O’Neill claims the EPA didn’t comment on that 2004 plan until 2014, and the city submitted another similar plan targeting the same areas.
But the EPA pushed back on that assessment.
“For decades, EPA has worked closely with the Massachusetts Department of Environmental Protection and the Lynn Water & Sewer Commission to address sewage overflows from Lynn’s sewage collection system,” EPA spokesman Doug Gutro said in a statement. “From 2004-2014, work included efforts to mitigate sewage overflows at specific outfalls in Lynn and work toward a revised systemwide long term control plan.”
Problems with Strawberry Brook
Still, the CSO won’t solve all of Lynn’s flooding problems. Ward 7 City Councilor Jay Walsh told The Item in a previous interview that homes in West Lynn neighborhoods, such as the collapsed home at Ainsworth Place from the August storm, get flooded even during regular rain events.
He said the culverts in the area can’t handle the amount of water from heavy rainfall, which is why Boston Street flooded. The area is part of the Strawberry Brook system that runs through Flax Pond, so all of the water that was a problem farther upstream makes it into those neighborhoods.

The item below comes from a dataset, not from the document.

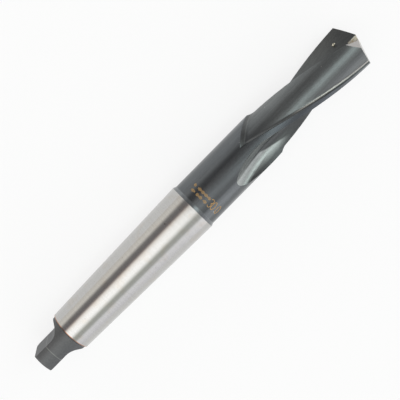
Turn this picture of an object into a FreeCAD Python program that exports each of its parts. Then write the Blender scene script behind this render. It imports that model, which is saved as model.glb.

O’Neill said work has already been done in the past to improve the Strawberry Brook system. A culvert investigation was done in 2001, with improvements made based on that report. A 36-inch pipe through the Lynngate Plaza on Boston Street, identified as a problem area in the report, was replaced with 2,000 feet of 48-inch piping.
Downtown flooding
In the downtown, part of the issue is that it’s topographically similar to a punch bowl, making it more vulnerable to flooding. If everything from Oxford Street to Essex Street flows to the Munroe Street bowl and can’t get into the system, it’s going to flood into the street, O’Neill said.
Catch basins are cleaned once a year throughout the city, but at Munroe Street, they’re cleaned twice a year.
O’Neill said there’s not a storm system in much of the downtown, but work was done 10 to 15 years ago with the Washington Street drain project. The CSO project will address the Munroe Street area.